Touching memorial held for Lantos

February 14, 2008 12:42:18 PM PST
World leaders and family members joined together to honor Peninsula Congressman Tom Lantos. He died at age 80 this week from cancer of the esophagus after nearly three decades of serving in Congress. The memorial at the U.S. Capitol paid tribute to a life that overcame the worst in man, and inspired the best in man.

Congressman Lantos' wife Annette entered Statuary Hall to see just how respected her husband and childhood sweetheart was. From across the sea and across the aisle, dignitaries came to say goodbye.

"I personally feel that I've lost an irreplaceable mentor and a dear, dear friend, who embodied the best of America," said Secretary of State Condoleezza Rice.

"He was the first Holocaust survivor to serve in Congress and he took that responsibility very seriously," said House Speaker Nancy Pelosi (D) San Francisco.

The Hungarian native escaped Nazi labor camps twice as a teenager but lost his mother. So as Foreign Affairs Committee Chairman, he fought for human freedom, from Tibet to Darfur.

UN Secretary-General Ban Ki-moon was a close friend.

"We benefited from his tireless efforts to train our consciousness and conscience to the dangers that come with inaction, intolerance and injustice," said UN Secretary-General Ban Ki-moon.

House Speaker Nancy Pelosi presented to Annette Lantos the flag that flew at the Capitol Monday, when Lantos passed away. His fellow Holocaust survivor and Nobel Peace Laureate Elie Wiesel urged the world to honor Lantos by continuing the fight for human rights.

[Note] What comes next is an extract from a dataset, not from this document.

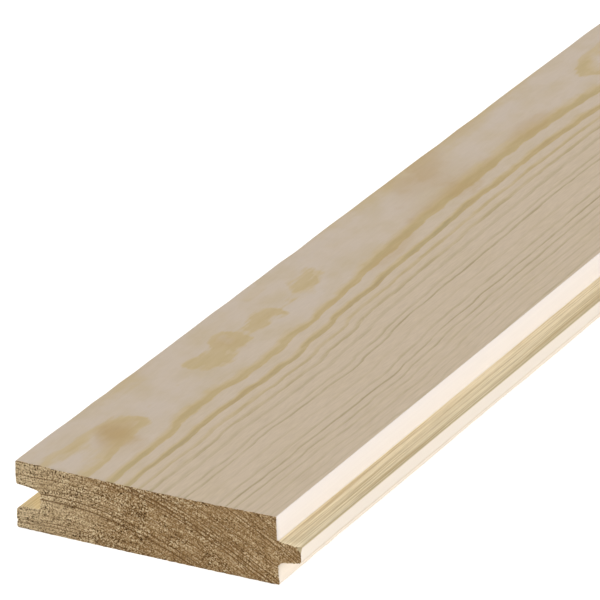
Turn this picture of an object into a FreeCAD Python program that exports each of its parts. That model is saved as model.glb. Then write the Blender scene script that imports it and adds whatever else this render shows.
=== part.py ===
import FreeCAD, Part
import math
import os

# Tongue and groove board: one length of planed softwood, in millimetres.
# X runs across the board from its grooved edge to its tongued edge, Y runs along the grain,
# and Z runs up from the underside that it lies on to the face.
# The origin is in the middle of the overall width and length, on the underside.

# The board
LENGTH = 2000.0
COVER_WIDTH = 88.0             # what each board covers once its tongue is home in the next one
THICKNESS = 22.0
ARRIS_RADIUS = 0.4             # the four long outer edges, only just eased

# The tongue, a little below half way up the edge at +X
ABOVE_TONGUE = 7.7             # from the face down to the top of the tongue, at its root
TONGUE_LENGTH = 7.5
TONGUE_ROOT_THICKNESS = 7.2
TONGUE_TOP_TAPER = 7.5         # degrees that the tongue's top falls towards its nose
TONGUE_BOTTOM_TAPER = 10.0     # degrees that its underside rises towards its nose
UPPER_ROOT_RADIUS = 0.6        # hollow corner between the tongue's top and the upper shoulder
LOWER_ROOT_RADIUS = 1.7        # the same between its underside and the lower shoulder
NOSE_TOP_RADIUS = 1.2
NOSE_BOTTOM_RADIUS = 1.0

# The groove at the same height in the edge at -X, cut to take the tongue of the next board
FLANK_CLEARANCE = 0.1          # between the tongue and each side of the groove, at its mouth
NOSE_CLEARANCE = 0.7           # between the tongue's nose and the back of the groove
GROOVE_TOP_TAPER = 6.0         # degrees that the groove's top falls towards its back
GROOVE_BOTTOM_TAPER = 4.0      # degrees that the groove's floor rises towards its back
GROOVE_BACK_TOP_RADIUS = 1.4
GROOVE_BACK_BOTTOM_RADIUS = 0.6


def rise(run, degrees):
    """Height that a flank gains over a run at its taper."""
    return run * math.tan(math.radians(degrees))


def rounded_wire(corners, y):
    """Closed wire in an XZ plane: straight sides, with an arc at each (x, z, radius) corner."""
    points = [FreeCAD.Vector(x, y, z) for x, z, radius in corners]
    arcs = []
    for index, point in enumerate(points):
        radius = corners[index][2]
        to_last = (points[index - 1] - point).normalize()
        to_next = (points[(index + 1) % len(points)] - point).normalize()
        half_angle = to_last.getAngle(to_next) / 2
        setback = radius / math.tan(half_angle)
        inset = radius / math.sin(half_angle) - radius
        start = point + to_last * setback
        middle = point + (to_last + to_next).normalize() * inset
        end = point + to_next * setback
        arcs.append((start, middle, end))
    edges = []
    for index, (start, middle, end) in enumerate(arcs):
        next_start = arcs[(index + 1) % len(arcs)][0]
        edges.append(Part.Arc(start, middle, end).toShape())
        edges.append(Part.LineSegment(end, next_start).toShape())
    return Part.Wire(edges)


def board_section():
    """Corners of the section, round from the underside's grooved edge to the tongue and back."""
    groove_edge = -(COVER_WIDTH + TONGUE_LENGTH) / 2
    shoulder = groove_edge + COVER_WIDTH
    nose = shoulder + TONGUE_LENGTH

    root_top = THICKNESS - ABOVE_TONGUE
    root_bottom = root_top - TONGUE_ROOT_THICKNESS
    nose_top = root_top - rise(TONGUE_LENGTH, TONGUE_TOP_TAPER)
    nose_bottom = root_bottom + rise(TONGUE_LENGTH, TONGUE_BOTTOM_TAPER)

    groove_depth = TONGUE_LENGTH + NOSE_CLEARANCE
    groove_back = groove_edge + groove_depth
    mouth_top = root_top + FLANK_CLEARANCE
    mouth_bottom = root_bottom - FLANK_CLEARANCE
    back_top = mouth_top - rise(groove_depth, GROOVE_TOP_TAPER)
    back_bottom = mouth_bottom + rise(groove_depth, GROOVE_BOTTOM_TAPER)
    upper_lip_radius = UPPER_ROOT_RADIUS + FLANK_CLEARANCE
    lower_lip_radius = LOWER_ROOT_RADIUS + FLANK_CLEARANCE

    return [
        (groove_edge, 0, ARRIS_RADIUS),
        (shoulder, 0, ARRIS_RADIUS),
        (shoulder, root_bottom, LOWER_ROOT_RADIUS),
        (nose, nose_bottom, NOSE_BOTTOM_RADIUS),
        (nose, nose_top, NOSE_TOP_RADIUS),
        (shoulder, root_top, UPPER_ROOT_RADIUS),
        (shoulder, THICKNESS, ARRIS_RADIUS),
        (groove_edge, THICKNESS, ARRIS_RADIUS),
        (groove_edge, mouth_top, upper_lip_radius),
        (groove_back, back_top, GROOVE_BACK_TOP_RADIUS),
        (groove_back, back_bottom, GROOVE_BACK_BOTTOM_RADIUS),
        (groove_edge, mouth_bottom, lower_lip_radius),
    ]


def board():
    """The whole board: its section, run from one sawn end to the other."""
    section = Part.Face(rounded_wire(board_section(), -LENGTH / 2))
    return section.extrude(FreeCAD.Vector(0, LENGTH, 0))


os.makedirs("parts", exist_ok=True)
board().exportStep("parts/board.step")
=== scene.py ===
import math
import random

import bpy
from mathutils import Matrix, Vector
from mathutils.geometry import delaunay_2d_cdt


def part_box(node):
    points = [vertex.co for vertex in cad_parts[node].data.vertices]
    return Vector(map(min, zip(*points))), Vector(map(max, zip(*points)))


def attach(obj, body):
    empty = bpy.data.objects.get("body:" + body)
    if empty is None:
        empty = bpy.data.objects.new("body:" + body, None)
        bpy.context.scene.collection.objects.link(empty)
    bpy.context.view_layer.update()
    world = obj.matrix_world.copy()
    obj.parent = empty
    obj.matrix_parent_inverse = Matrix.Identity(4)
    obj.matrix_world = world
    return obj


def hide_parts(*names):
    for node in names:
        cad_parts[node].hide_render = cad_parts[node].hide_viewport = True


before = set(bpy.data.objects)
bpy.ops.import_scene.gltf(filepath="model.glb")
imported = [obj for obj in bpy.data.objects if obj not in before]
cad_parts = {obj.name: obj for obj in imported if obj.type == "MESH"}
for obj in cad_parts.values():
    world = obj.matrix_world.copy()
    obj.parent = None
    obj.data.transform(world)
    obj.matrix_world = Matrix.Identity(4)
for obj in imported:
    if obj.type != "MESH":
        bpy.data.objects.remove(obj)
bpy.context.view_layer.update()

# The board
# One length of softwood, sawn from beside the heart of the log. A moulder has planed all four
# sides and worked the tongue and the groove, and a saw has cut the ends square across. It has
# dried since, so it cups: the face that was nearer the bark has gone a little hollow.

MM = 0.001
ABOVE_TONGUE = 7.7 * MM
TONGUE_LENGTH = 7.5 * MM
TONGUE_ROOT = 7.2 * MM
TONGUE_TOP_TAPER = math.radians(7.5)
TONGUE_BOTTOM_TAPER = math.radians(10.0)
UPPER_ROOT_RADIUS = 0.6 * MM
LOWER_ROOT_RADIUS = 1.7 * MM
NOSE_TOP_RADIUS = 0.6 * MM
NOSE_BOTTOM_RADIUS = 1.0 * MM
FLANK_CLEARANCE = 0.1 * MM
NOSE_CLEARANCE = 0.7 * MM
GROOVE_TOP_TAPER = math.radians(6.0)
GROOVE_BOTTOM_TAPER = math.radians(4.0)
GROOVE_TOP_RADIUS = 1.4 * MM
GROOVE_BOTTOM_RADIUS = 0.6 * MM
ARRIS_RADIUS = 0.4 * MM

low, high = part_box("board")
length = high.y - low.y
thickness = high.z - low.z
groove_edge = low.x
nose = high.x
shoulder = nose - TONGUE_LENGTH
cover_centre = (groove_edge + shoulder) / 2
half_cover = (shoulder - groove_edge) / 2
middle = (low.z + high.z) / 2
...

"So my dear friend, farewell, go in peace and rest in peace," said Nobel Laureate Elie Wiesel.

U2 lead singer Bono borrowed a message from the Beatles.

"All you need you need is love, love is all you need," sang Bono.

Last month, when Congressman Lantos announced his illness, he said his story was one that only could happen in America. His quote: "I will never be able to express fully my profoundly felt gratitude to this great country."